5Gの基礎用語「ミリ波」とは?特徴や必要性、基地局の構造をわかりやすく解説!

2020.02.04

5Gを語る上で必ず必要となる言葉のひとつに「ミリ波」というものがあります。

聞きなれない言葉のため、特徴や必要性などがイメージしにくいと感じる方も多いことでしょう。

 

今回は、そのような「ミリ波」の特徴や必要性などについて、専門用語を極力使わずにご説明していきます。

 

 

■ミリ波とは

まずミリ波とは、1mm〜10mmの電波の波長を表す言葉であり、周波数は、30~300GHzです。

 

なぜ5Gの基礎用語に、このミリ波が関係するのかという説明の前に、5Gで使われる周波数について、再度確認しておきましょう。

 

5Gの周波数は、大きく「FR1:450~6000Mhz」と「FR2:24.25GHz~52.6GHz」の2つに分けることができます。

一般的には、このFR2の「周波数」=「ミリ波」と捉える傾向があります。

また、日本の5Gで使用される周波数は26.50~29.50GHzのため、厳密にはミリ波の定義である30GHz以下ですが、実際には「ミリ波」帯として呼ぶことが多いです。

 

 

■ミリ波の特徴

 

5Gにおいて必須とされるミリ波には、どのような特徴があるのでしょうか。

順を追って説明していきます。

 

・直進性の強さ

今までの3Gや4Gで使用されていた周波数と、ミリ波の周波数の違いを一言で言えば、「ミリ波は、より光に近づいている」ということでしょう。

ミリ波に限ったことではありませんが、波長が短くなると、その性質は光に近づいていきます。

 

例えば、光は、建物を避けて回りこむようなことはありません。

ミリ波にも、同じことがいえます。

つまり、障害物の多い建物の内部などをミリ波の電波を届ける際には、工夫が必要になるでしょう。

 

・伝送情報容量の多さ

周波数が高くなればなるほど、伝送情報量は多くなります。

今までの移動通信には使用されていない周波数帯のため、駅やイベント会場など一部のネットワークを強化するといった使い方にも長けています。

 

・長距離の伝送に適さない

ミリ波は、距離が遠くなればなるほど空気中に含まれる水分によって少しずつ減少します。

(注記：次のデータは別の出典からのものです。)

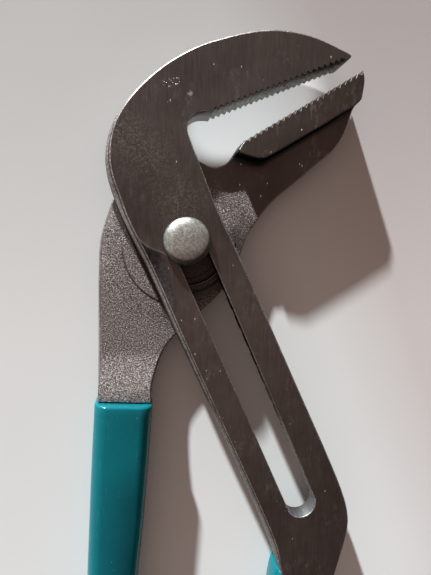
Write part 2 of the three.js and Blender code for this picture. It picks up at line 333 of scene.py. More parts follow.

そのため、雨や壁など、遮るものが発生すると通信パフォーマンスは低下します。

 

一見、屋外での移動体験は不可能に思える技術ですが、ミリ波には「従来に比べアンテナ設置が容易である」などのメリットもあります。

こうしたことから現在、屋外でも問題なく活用できるよう、ミリ波の特徴を十分に踏まえた研究が進められています。

 

 

■5G対応には、スモールセル基地局が活躍

 

上記でお伝えしたミリ波の特徴を踏まえると、5G導入後は、ひとつの基地局がカバーできる通信エリア自体が狭くなります。

そのため、スモールセル基地局を増やす必要があります。

例えば人が大勢集まる場所(ショッピングモールや駅、イベント会場など)では、ミリ波が建物などにより遮断される可能性の高いため、より多数のスモールセル基地局の設置が必要となるでしょう。

 

 

スモールセル基地局に置かれるのが「マルチアンテナ」です。

電波をビーム状にして、多方面に飛ばすことをイメージしてもらうとわかりやすいでしょう。

その結果、スポーツ競技場では、マルチアングルで選手の動きを追ったり、複数のスポーツを同時にライブ中継したりといった観戦方法も可能になります。

 

 

■5Gミリ波が人体に与える影響とは

 

電磁波が人体に与える影響については、度々話題に上がります。

ミリ波についても、例外ではありません。

 

しかし、ミリ波は、X線やガンマ線などの電離放射線と比べると、はるかに低い周波数です。

また、2005年、米電気電子学会(IEEE)の国際電磁安全性委員会は、電磁波が人体に与える影響として、熱に関連するもの以外は健康への悪影響が見出せないと発表しました。

 

5Gやミリ波に関しましては、現在も研究が進められている段階のため、確実な結論は出ていません。

しかし同様に、現段階で明らかに悪影響を及ぼすといった結論が出ていないことも事実です。